While Misner looked for trout, his draft projection didn’t move. Scouts have raved to Bieser for years about the completeness to Misner’s game, and his injury did nothing to change their stance on him.
“People talk about raw tools. He has those tools,” Bieser said. “He missed really a whole year last year. That stunted him a bit. From a playing standpoint he’s almost a year behind other guys in his class.”
Missouri hitting coach Jake Epstein quickly learned why scouts loved Misner when he joined Bieser’s staff in January. Epstein, who has previously consulted Major League players on hitting, said Misner left an impression on him the first time he saw him take live batting practice.

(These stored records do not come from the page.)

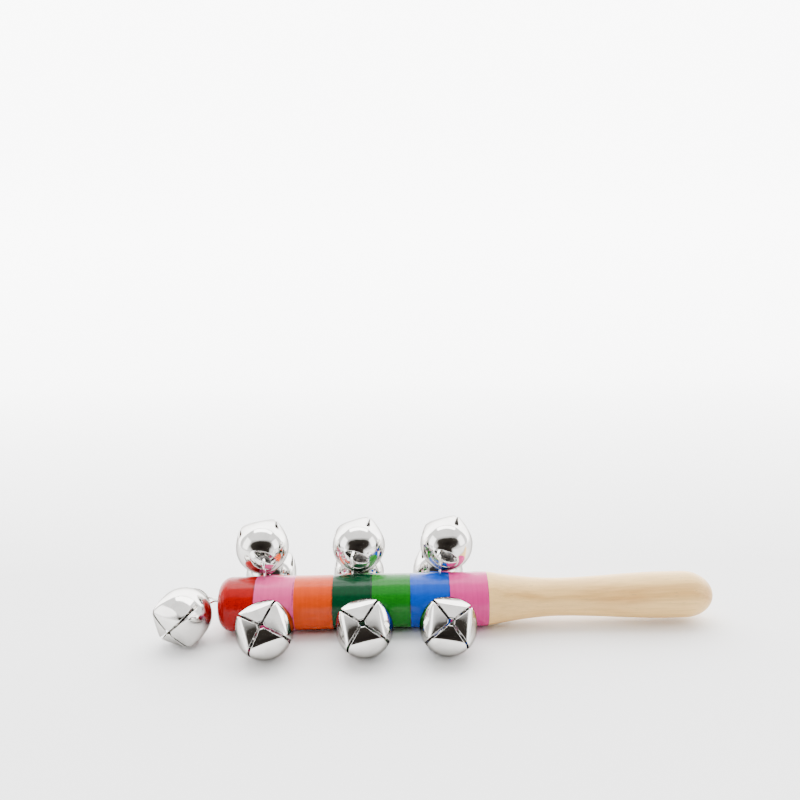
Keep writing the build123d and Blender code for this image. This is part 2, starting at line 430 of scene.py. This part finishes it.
def finish_mesh(bm, name, smooth=True):
    """Turns a bmesh into a mesh with outward faces."""
    bmesh.ops.recalc_face_normals(bm, faces=bm.faces)
    mesh = bpy.data.meshes.new(name)
    bm.to_mesh(mesh)
    bm.free()
    for polygon in mesh.polygons:
        polygon.use_smooth = smooth
    return mesh


def stick_radius(settings, x):
    """The stick's radius at a distance from the tip's end."""
    length = STICK_HIGH.x - STICK_LOW.x
    rounding, dome = settings.tip_rounding, settings.tip_dome
    if x < dome:
        return (BARREL_RADIUS - rounding) * sqrt(max(x, 0) / dome)
    if x < dome + rounding:
        return BARREL_RADIUS - rounding + sqrt(rounding**2 - (dome + rounding - x) ** 2)
    if x < settings.barrel_length:
        return BARREL_RADIUS
    if x > length - settings.handle_cap:
        past = (x - length + settings.handle_cap) / settings.handle_cap
        return settings.grip_radius * sqrt(max(1 - past**2, 0))
    return handle_radius(settings, x - settings.barrel_length)


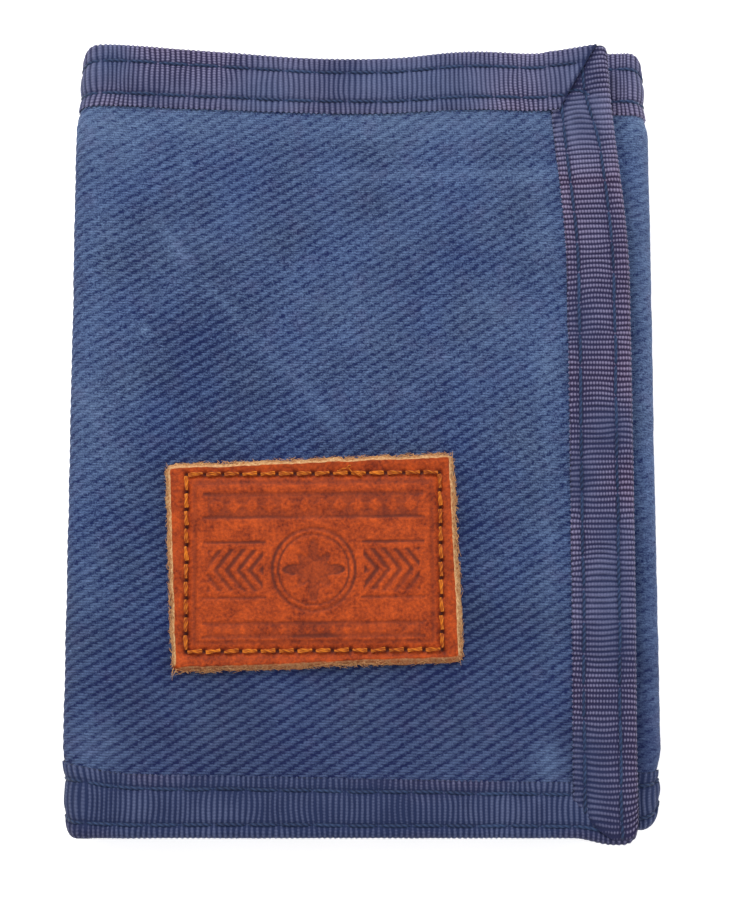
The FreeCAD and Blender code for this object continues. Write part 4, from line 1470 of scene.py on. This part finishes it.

“My jaw hit the floor a bit,” Epstein told The Star. He does things that great players don’t do. The amount of energy that comes out of his bat head when he hits the ball is on a different level.
“Some guys have a different sound when they hit the ball. Kam has that different sound.”
When Misner returned from his injury this season, he had a much different role than when he last played. Misner was part of a loaded Missouri lineup in 2018, hitting alongside Brett Bond, Trey Harris and Brian Sharp, who are all currently in the minor leagues.
Misner returned as the heart of Missouri’s lineup and found himself struggling at times in the Southeastern Conference, where he faced at least a pair of likely draft picks on the mound each weekend. Additionally, Bieser converted Misner from outfield to first base after an injury hindered the team’s infield depth.
“He’s gone through series where he’s seen maybe two or three good pitches to hit,” Epstein said. “When other teams are doing reports, there’s always a guy that says, ‘make sure this guy doesn’t beat us.’ It’s always going to be Kam Misner.”
Despite his struggles, Misner still hit .286 with 10 home runs and 32 RBIs. His debut season at first base went without much trouble too, as he only had four errors and a .976 fielding percentage. In Bieser’s eyes, Misner’s most telling statistic is his 54 walks, which led the SEC as of Saturday. It shows just how many teams pitched around Misner. Misner, who has speed, took advantage of the walks and stole 20 bases, which ranks fourth in the conference. He’s only been caught stealing once.
Misner has no preference as to where he goes in Monday’s draft and said he hasn’t spent any part of the season pondering his future. When Tanner Houck, Missouri’s last first-round pick, was on campus, the 6-foot-5 right-handed pitcher then said his potential landing spot was routinely brought up around town. Misner hasn’t had that same problem.
“I look at it as a good problem to have,” Misner said. “I can’t complain.”